Über die Arbeit mit Aussteiger_Innen

Einen Teilbereich unserer Recherchen bildet die Arbeit mit Aussteiger_Innen sowie Kontaktpersonen. Dabei sind wir keine Ausstiegshilfe im klassischen Sinne. Wir sind weder Sozialarbeiter_Innen noch in der Beratung tätig. Eine Eingliederung im Alltag wird von uns ebensowenig geleistet wie die Vermittlung einer neuen Wohnung, Lehrstelle oder gar die Gestaltung eines neuen Lebensumfeldes. In diesem Bereich gibt es andere Initiativen, zu denen wir aber bei Bedarf, vertrauensvoll Kontakt herstellen können.

Dennoch leisten wir Hilfestellung sowie Betreuung bei einem Ausstieg aus neonazistischen Zusammenhängen. Wir arbeiten mit Aussteigenden an der Aufarbeitung ihrer jeweiligen Vergangenheit, der Analyse sowie Überwindung ihrer politisch-ideologischen Weltanschauung. Diejenigen, welche aufgrund eines anvisierten 'Ausstiegs' Kontakt zu uns aufnehmen sollten sich darüber bewußt sein, das wir ein solches Ansinnen entsprechend überprüfen. Die Akzeptanz reiner Lippenbekenntnisse liegt uns fern. Ein Ausstieg oder Rückzug aus der politischen 'Szene' wird für Aussteigende mit einer Reihe von umfangreichen Kontaktgesprächen verbunden sein. Kontaktgesprächen die der Informationsgewinnung dienen. Im Gegenzug können wir Unterstützung bei einem Ausstieg leisten. Wenn kein direkter Kontakt gewünscht sein sollte, und somit kein begleitetes Brechen mit der Neonaziszene stattfindet, verweisen wir auch noch auf diesen Weg.

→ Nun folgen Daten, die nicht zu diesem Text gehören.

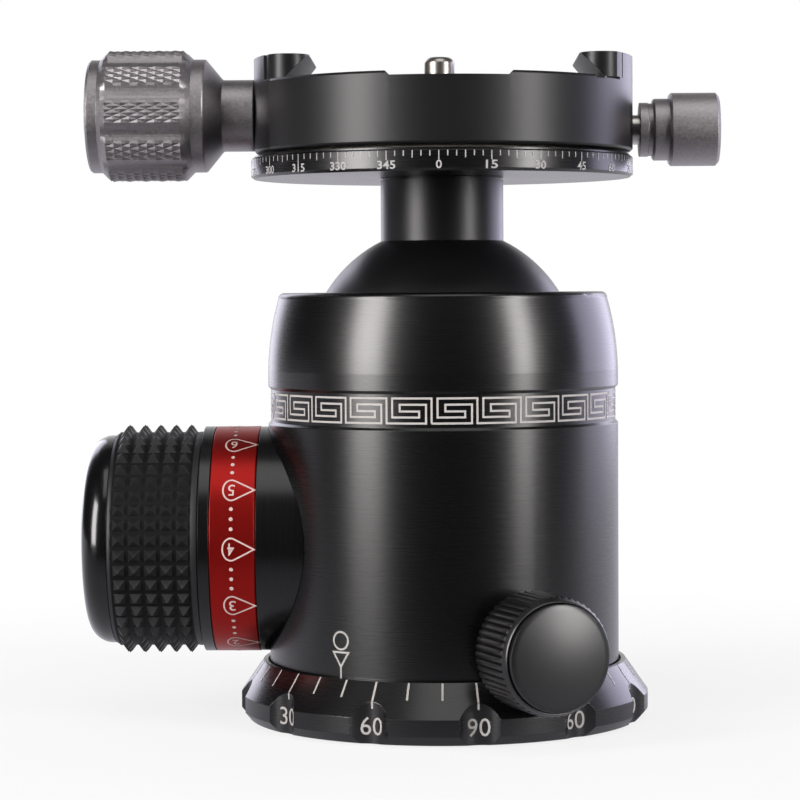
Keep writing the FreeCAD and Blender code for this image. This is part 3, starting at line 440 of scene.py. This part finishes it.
spindle_steel = new_finish("steel turned about the knob axis", (0.5, 0.49, 0.47), metallic=1.0,
                           roughness=0.3)
add_grain(spindle_steel, around_x, depth_mm=0.0015, gloss_change=0.06)
dress(spindle_steel, "main_spindle", "spindle_clip", "spindle_spring_washers")
dress(spindle_steel, "hub_screw", "hub_screw_washer")


# Grip
# A rubber sleeve moulded with forty-five rows of small pyramids, five to a row, with flat
# valleys between them and a plain hem at each end. It is stretched over the hub.

rubber_grain = (5000, 5000, 5000)
grip_rubber = new_finish("moulded grip rubber", (0.005, 0.005, 0.0056), metallic=0.0, roughness=0.5,
                         sheen=0.6)
add_grain(grip_rubber, rubber_grain, depth_mm=0.006, gloss_change=0.08, tone_change=0.2, edge_mm=0.03)
# The valleys get a rougher rubber at half the grip's colour: matt rubber, and painted shade in the
# hollows.
painted_shade_valley_rubber = new_finish("matt rubber of the valleys, darkened as painted shade", (0.0025, 0.0025, 0.003), metallic=0.0,
                           roughness=0.6, sheen=0.2)
add_grain(painted_shade_valley_rubber, rubber_grain, depth_mm=0.006, gloss_change=0.08, tone_change=0.2, edge_mm=0.03)
grip_low, grip_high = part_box("rubber_grip")
grip_axis_z = (grip_low.z + grip_high.z) / 2 / mm
grip_rows = 45
pyramid_columns = 5
grip_pitch = 2.04
grip_hem = 0.95
valley_share = 0.125
tip_r = 15.05
valley_r = 14.05
hem_r = 14.1
shoulder_r = 13.65
grip_bore_r = 12.62
grip_sharp_deg = 25

grip_right = grip_high.x / mm
grip_left = grip_low.x / mm
first_column = grip_right - grip_hem
column_edges = []
for column in range(pyramid_columns):
    for share in (valley_share, 1 - valley_share):
        column_edges.append(first_column - (column + share) * grip_pitch)
last_column = first_column - pyramid_columns * grip_pitch
sleeve_rows = [(grip_right, grip_bore_r), (grip_right, hem_r - 0.2), (grip_right - 0.2, hem_r),
               (first_column + 0.15, hem_r), (first_column, valley_r)]
first_pyramid = len(sleeve_rows)
sleeve_rows += [(x, valley_r) for x in column_edges]
sleeve_rows += [(last_column, valley_r), (last_column - 0.1, hem_r), (grip_left + 0.45, hem_r - 0.12),
                (grip_left + 0.15, hem_r - 0.26), (grip_left, shoulder_r), (grip_left, grip_bore_r)]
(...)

Aus unserer Zielsetzung im Zusammenhang mit Aussteiger_Innen machen wir kein Geheimnis. Es geht primär um Informationsgewinnung. Um Wissen über Personen, deren Netzwerke, deren Strukturen. Diese Informationen können keinen Orakeln entlockt, noch durch das Lesen des täglichen Kaffeesatzes gewonnen werden. Dieses Wissen muss von Menschen erworben werden, von Menschen, welche die Bedingungen, Strukturen und Strategien innerhalb der Neonaziszene durch ihre eigene Mitwirkung, durch ihre eigene Erfahrung kennen.

Unser Vorgehen im Zusammenhang mit Aussteigern mag mancherorts Kritik hervorrufen. Eine Kritik der wir uns stellen. Wir agieren in unserer Arbeit weder passiv, noch nehmen wir eine Verteidigungshaltung gegenüber neonazistischen Strukturen ein. Eine neonazistische Gefahr gesellschaftlich zu bekämpfen ist keine defensive Angelegenheit. Eine defensive Haltung mag Übergriffe eindämmen und vielleicht mancherorts sogar ertragbar gestalten. Aber die Defensive kann Angriffe nicht verhindern. Aus diesem Grund haben wir ein offensives Vorgehen im Umgang mit der Neonaziszene gewählt.

Eine gründliche, und letztlich investigative Recherche muss in die tiefer liegenden Bereiche vordringen. In Bereich welche für die Augen und Ohren normalerweise verschlossen sind. Denn nur wenn die, mitunter verworrenen Strukturen der Neonaziszene, umfassend bekannt sind, kann ihr erfolgeich begegnet werden. Diese Informationen können nicht durch eine abwartende Haltung gewonnen werden. Aus diesem Grund suchen wir einige unserer Informationsquellen direkt innerhalb neonazistischer Strukturen.

Unsere Priorität obliegt der Informationsgewinnung und dem damit einher schreitendem Schutz von Quellen. Unnötig Lärm zu schlagen, gehört nicht zu den, von unseren favorisierten Vorgehensweisen. Identität, Wissen und Lebenslauf der Gesprächspartner_Innen an Tageszeitungen oder gar staatliche Behörden und Instanzen weiterzugeben, sie Ihnen zum vergnüglichem Fraß vorzuwerfen, ist weder unsere Aufgabe noch Handlungsweise. Ausstiegs- und Kontaktgespräche werden, bis auf wenige Ausnahmen, welche unser ureigenes Sicherheitsbedürfnis betreffen, immer in Zusammenarbeit mit Ansprechpartner_Innen aus den jeweiligen Regionen durchgeführt.